Rebels are impatient with pledges of moral support from NATO powers, including Turkey, which seem unlikely to transform into more concrete assistance any time soon.
“God willing, we will liberate more territory, because the international community has only offered delayed action and empty threats,” said one fighter, aged in his 20s, who spoke from Zabadani, a chilly mountain redoubt on the old smuggling routes into Lebanon where FSA commanders forced government troops to accept a ceasefire and pull back last week.
“We need to be ready to do this on our own,” said another FSA officer, a lieutenant-colonel, who shuttles between the northern town of Idlib and the safety of Turkey. “Despite our weaker resources, we believe the force of justice will prevail.”
The spokesman of the Turkey-based high command of the Free Syrian Army, Maher Ismail al-Naimy, was anxious to dampen any runaway enthusiasm.
The prime goal of the FSA, Naimy said, remained disrupting the government forces’ ability to harass civilians, rather than a head-on fight to the end with Assad’s army which, on paper at least, may outnumber the FSA by more than 10 to one.
Talk of Zabadani or other areas as “liberated territory” was a “misunderstanding,” he stressed.
“This is not full military control of an area. What they had been able to maintain is an ability to repel the regime forces. The FSA is unable to control a whole territory and consider it completely sealed off,” he said.
“We lack munitions. They have tanks and heavy cannon and planes. We have light weapons and we don’t have a steady supply line outside of the area.”
The FSA’s goal for now was to loosen government control over areas, rather than to impose firm control of its own, he said.
The rebels are still outnumbered and outgunned. The coalition of opposition movements grouped in the Syrian National Council (SNC), which initially had an arm’s length relationship with the FSA but now aims to coordinate more closely, puts its strength on the ground at between 20,000 and 30,000. The government has some 300,000 troops, although the loyalties of many may be strained.
For arms, the rebels count on defecting troops, raids on arms stores and smuggling from supporters abroad.
On the outskirts of Damascus, the arrival of government tanks and artillery left little option for the rebel forces but to beat a retreat, or melt back into civilian cover.
In the climate of fear and bloodshed some rebels worry that government forces may have been allowing them minor victories as part of a feint to draw them out into the open.
“There are a few areas nearly liberated,” the rebel fighter from Zabadani said. “But we won’t challenge the regime for no reason: It is like a dog, if you pull its tail it will come after you howling.”
Abu Thaer, the FSA logistics specialist, said the rebels were keeping close to Syria’s borders to avoid being encircled.
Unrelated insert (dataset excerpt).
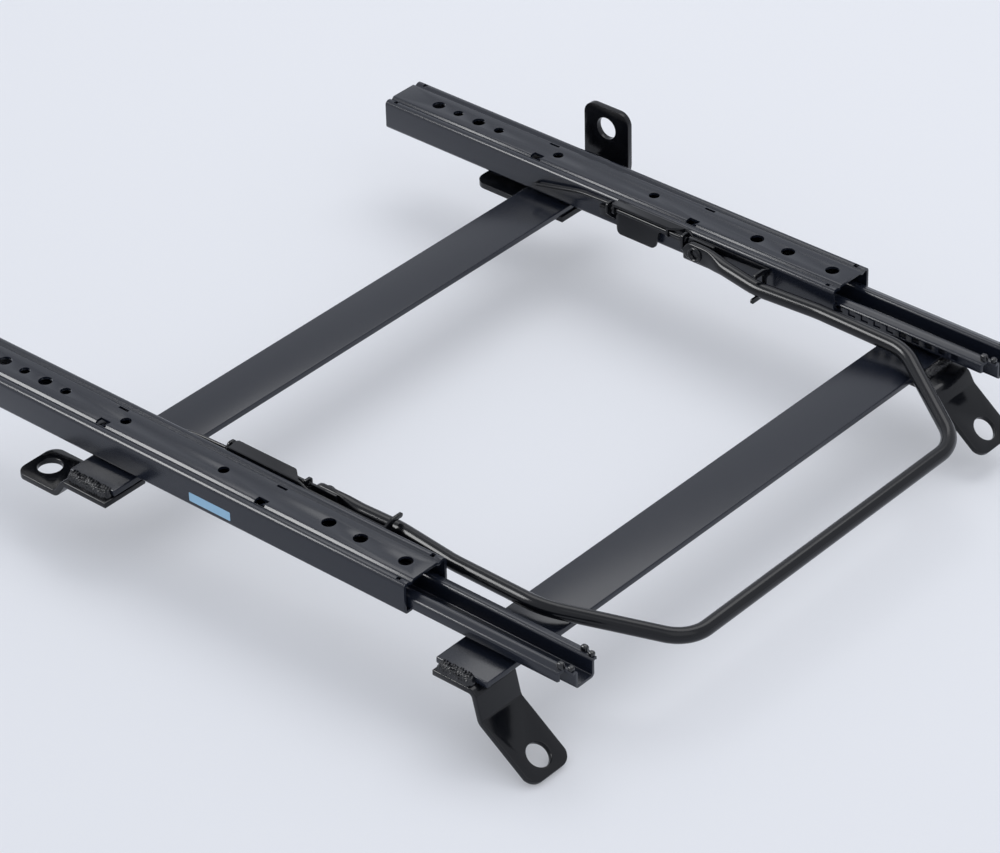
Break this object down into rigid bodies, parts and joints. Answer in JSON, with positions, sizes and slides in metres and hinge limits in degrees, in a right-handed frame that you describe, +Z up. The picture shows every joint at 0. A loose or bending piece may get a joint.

“We need our back protected,” he said. “If we chose Deraa there wouldn’t be any Syrian forces behind us from Jordan,” he said of the southern city where the uprising began last March.
Despite their success in Zabadani, he thought widening the stronghold along Lebanon’s border was unlikely due to Syria’s close ties with Lebanon’s powerful militant group Hezbollah.
“We could choose Jabal al-Zawiya in Idlib province, with Turkey behind us,” he said. “We would probably not be attacked from there.”
The FSA lieutenant-colonel active in Idlib told Reuters he had 700 men under his command inside the city, but they lacked the arms to challenge the security forces.
“The Idlib forces are the strongest in manpower,” he said, comparing his force to other rebel groups. “But ... they are the weakest in weapons because Turkey has not let in many arms and we’re buying most of them from soldiers inside Syria.”
Rebels told Reuters they were bringing in more funds and weapons through Lebanon from financiers they declined to name.
A smuggler working out of Lebanon for the FSA estimated his team sent about $100,000 in cash into the rebellious city of Homs each month. He was unsure whether or not other funding was reaching the rebel forces there by other routes.
A spokeswoman for the SNC, Basma Kodmani, said the political group, which has won some recognition as an alternative to Assad and which wants a peaceful resolution, would not arm the FSA but would consider financing it.
“They need communications equipment, bullet-proof vests and non-offensive equipment to make sure they are integrated with each other,” Kodmani said.
The West is clearly still hesitant to intervene directly on the rebel side as it did in Libya, yet Tabler said “the debate is shifting because diplomacy is not coming up with results.”
“I think a lot of people are at that point (of considering intervention) but the question is still how would you do it?”
Describing talk on the ground of a Benghazi-style “free zone” as “not realistic,” Tabler said the rebels would still need anti-tank and other heavy weapons: “Then you could have pockets adjacent to neighboring countries break away.”
Still, the rebels have made a bold point by advancing towards Damascus, even if they were quickly pushed back. Omar, a pro-democracy activist from the Damascus suburb of Saqba, said the taste of his neighborhood’s short-lived “liberation” this month would increase support for insurgency.
“They raised our hopes and faith in the rebels” he said. “We believe in God - and the Free Syrian Army.”